Yes, for some. For others, it’s going to continue to be a bumpy ride.

7. Canadian bubble pops or deflates

Canada has already established itself as the world cannabis leader – but many are waiting to see how the field balances once the nascent industry matures a bit more.

There’s certainly money to be made in marijuana around the globe, but Canada’s track is likely unsustainable.

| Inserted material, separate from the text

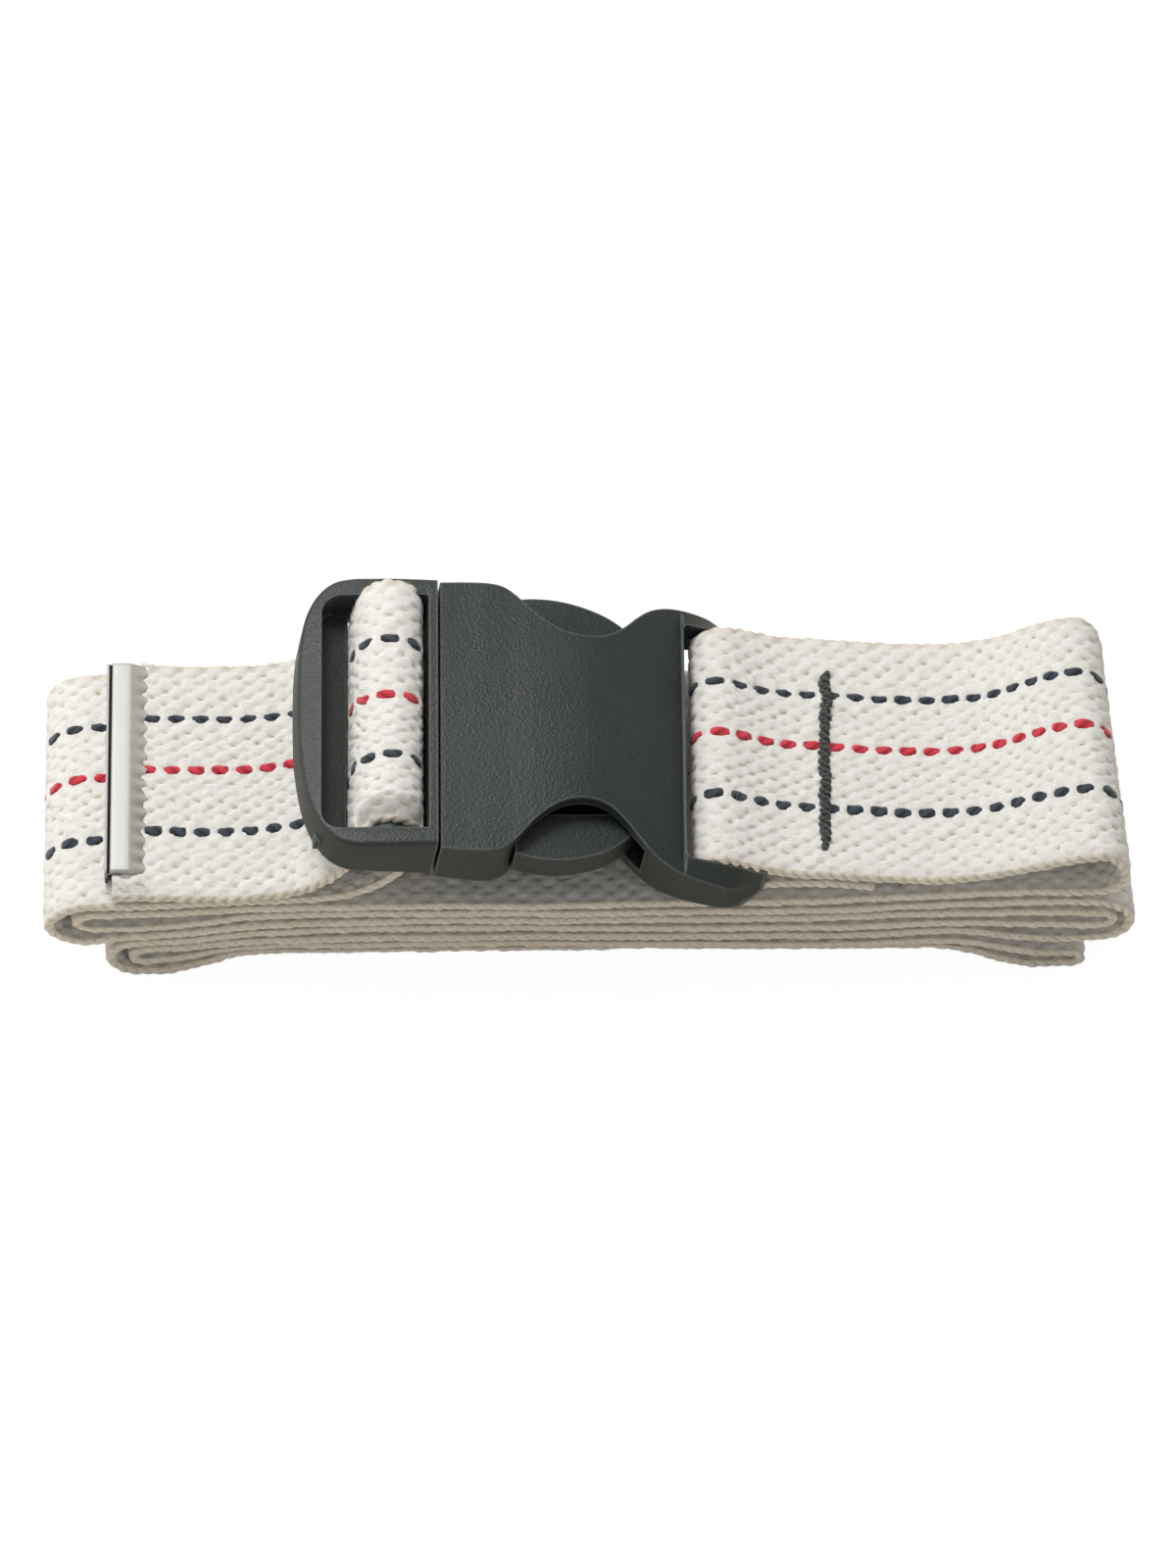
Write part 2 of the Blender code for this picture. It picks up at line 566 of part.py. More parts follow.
def build_male(frame):
    """Rounded frame with two slots, the adjuster bar between them, and the centre tongue."""
    outline = mirrored(spline(MALE_SIDE, MALE_SIDE_STEP))
    male = plate("male_frame", outline, 0.0, NOMINAL_H)
    round_rim(male, 0.0, NOMINAL_H, lambda mid: mid.x < -0.5, SHELL_ROUND)
    window = plate("male_window", mirrored(WINDOW), -2.0, 14.0, CUTTERS)
    combine(male, window)
    flatten(male)
    apply_crown(male, MALE_SIDE)
    additions = (
        side_strip("adjuster_bar", ADJUSTER_SECTION, -BAR_HALF_LENGTH, BAR_HALF_LENGTH, CUTTERS),
        # a sloping ledge inside the frame bar, under the webbing as it leaves the window
        side_strip("inner_ledge", LEDGE_SECTION, -LEDGE_HALF_LENGTH, LEDGE_HALF_LENGTH, CUTTERS),
        box("root_wall", (-1.85, 1.15), (-25.4, 25.4), (2.5, 8.0)),
        plate("centre_tongue", mirrored(TONGUE), TONGUE_W0, TONGUE_W1, CUTTERS),
    )
    for addition in additions:
        combine(male, addition, "UNION")
    flatten(male)
    for vert in male.data.vertices:
        if vert.co.x < 0:
            vert.co.z -= CAMBER * (vert.co.x / MM) ** 2 * MM
    finish_half(male, (window, *additions), frame)


def build_latch_arm(name, sign, frame):
    """A slim stem, then a head that fills the side opening. The origin is at the hinge."""
    # the head starts on the last point of the inner face
    points = LATCH_INNER + spline(LATCH_HEAD, LATCH_HEAD_STEP)[1:] + LATCH_STEM
    outline = [(u - LATCH_HINGE[0], sign * (v - LATCH_HINGE[1])) for u, v in points]
    arm = plate(name, outline, LATCH_W0, LATCH_W1)
    round_rim(arm, LATCH_W0, LATCH_W1, lambda mid: mid.x > 13.5 and sign * mid.y > 4.0,
              LATCH_ROUND)
    arm.location = (LATCH_HINGE[0] * MM, sign * LATCH_HINGE[1] * MM, 0)
    finish_half(arm, (), frame)


def build_buckle():
    frame = bpy.data.objects.new("buckle_frame", None)
    frame.location = [c * MM for c in BUCKLE_AT]
    frame.rotation_euler = (0, BUCKLE_PITCH, 0)
    PARTS.objects.link(frame)
    build_female(frame)
    build_male(frame)
    build_latch_arm("latch_arm_near", -1, frame)
    build_latch_arm("latch_arm_far", 1, frame)


belt_webbing = belt_piece("belt_webbing", "belt", belt_path(), side=1)
belt_piece("adjuster_loop", "loop", loop_path(), side=-1)
belt_piece("tail_webbing", "tail", tail_path(), side=-1)
build_tack(belt_webbing)
build_tip()
build_buckle()
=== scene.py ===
"""Gait belt: woven cotton webbing with dashed pattern yarns, moulded buckle and crimped metal tip.

The belt lies folded in a flat stack on the floor. Its length runs along x, its width along y and
z is up. The camera looks from -y and above, so near is -y, far is +y, left is -x, right is +x.
Each soft piece is a closed woven strip swept along a line in the side view, the xz plane.
The buckle is modelled in its own axes (along, across, up), then pitched about y and put in place.
Lengths are millimetres unless a comment says otherwise, and meshes are made in metres.
"""
import math

import bmesh
import bpy
import numpy as np
from mathutils import Matrix, Vector


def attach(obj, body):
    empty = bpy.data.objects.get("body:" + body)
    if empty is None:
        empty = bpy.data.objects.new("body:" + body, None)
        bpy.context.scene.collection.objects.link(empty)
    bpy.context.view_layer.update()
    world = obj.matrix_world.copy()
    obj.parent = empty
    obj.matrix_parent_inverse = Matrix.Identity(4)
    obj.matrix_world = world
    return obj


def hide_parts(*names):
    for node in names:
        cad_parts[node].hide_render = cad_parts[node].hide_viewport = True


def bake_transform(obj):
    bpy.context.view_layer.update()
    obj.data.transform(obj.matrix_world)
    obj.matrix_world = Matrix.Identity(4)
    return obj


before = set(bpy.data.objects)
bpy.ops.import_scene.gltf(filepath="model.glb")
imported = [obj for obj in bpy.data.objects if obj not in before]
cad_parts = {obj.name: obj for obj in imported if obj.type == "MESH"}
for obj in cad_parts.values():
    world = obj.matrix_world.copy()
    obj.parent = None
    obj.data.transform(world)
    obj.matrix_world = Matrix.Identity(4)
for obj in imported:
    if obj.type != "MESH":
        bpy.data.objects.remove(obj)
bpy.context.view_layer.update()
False  # nothing is simulated, so a quick build is the same as a full one
MM = 0.001

# ------------------------------------------------------------------ dimensions
HALF_THICK = 2.1 / 2     # of the webbing
HALF_WIDTH = 25.4
EDGE_ROW = 24.9          # y where the rounded selvedge begins
PERIOD = 4.38            # one float and one dip of a warp yarn
PICK = PERIOD / 2
PATTERN_YARNS = {        # y of its middle, half width of the yarn, half width of its row
    "navy_far": (14.2, 0.76, 0.88),
    "red": (2.9, 0.86, 0.92),
    "navy_near": (-10.8, 0.96, 0.95),
}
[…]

The question is whether the bubble will burst or merely deflate.

Some of Canada’s largest players are already finding their positions being called into question.

Aphria’s management was accused of playing a “shell game” with its growth strategy, for example.

While analysts say it’s common for new industries to see this kind of spike at the start – and that there’s still room for lofty valuations – some experts suggest the market will start to balance itself over the next year, particularly as more countries look to build out their own domestic markets.

8. More countries could open the door to adult-use cannabis

Marijuana is quickly becoming more broadly accepted around the globe, which is a trend that is likely to continue through 2019.

While international players focused heavily on investment in Latin America, legalization of medical marijuana in South Korea and Thailand could signal the beginning of that trend in Asia.

It’s highly likely that we’ll see even more adoption of medical marijuana programs this year, even in countries that have been traditionally hesitant.

But it’s not just MMJ where there could be expansion.

Countries that could look at legalizing recreational cannabis this year include Mexico, Luxembourg and New Zealand.

While legislation may be passed, it’s not likely that we’ll see sales commence in these countries during 2019.

9. Cannabis research outlook could advance

The prospects for cannabis research stand to greatly improve in 2019 as the political barriers and stigmas that stifled studies in years past fall.

The biggest progress will be in hemp, thanks to the passage of the Farm Bill.

The small number of businesses and universities that undertook limited hemp research permitted by the 2014 Farm Bill will rise as growing demand from big mainstream companies for CBD and hemp fiber and grains fuels demand for new genetics.

Progress will be slower in marijuana.

The Trump administration seems unlikely to move on an Obama-era initiative to expand – from one – the number of institutions with federal permission to grow cannabis for research purposes, and efforts to pass medical marijuana research bills in Congress have languished.

But federal inertia hasn’t completely undermined studies, as many businesses, universities and other institutions with cannabis research ambitions have either imported Canadian cannabis or partnered with Canadian researchers.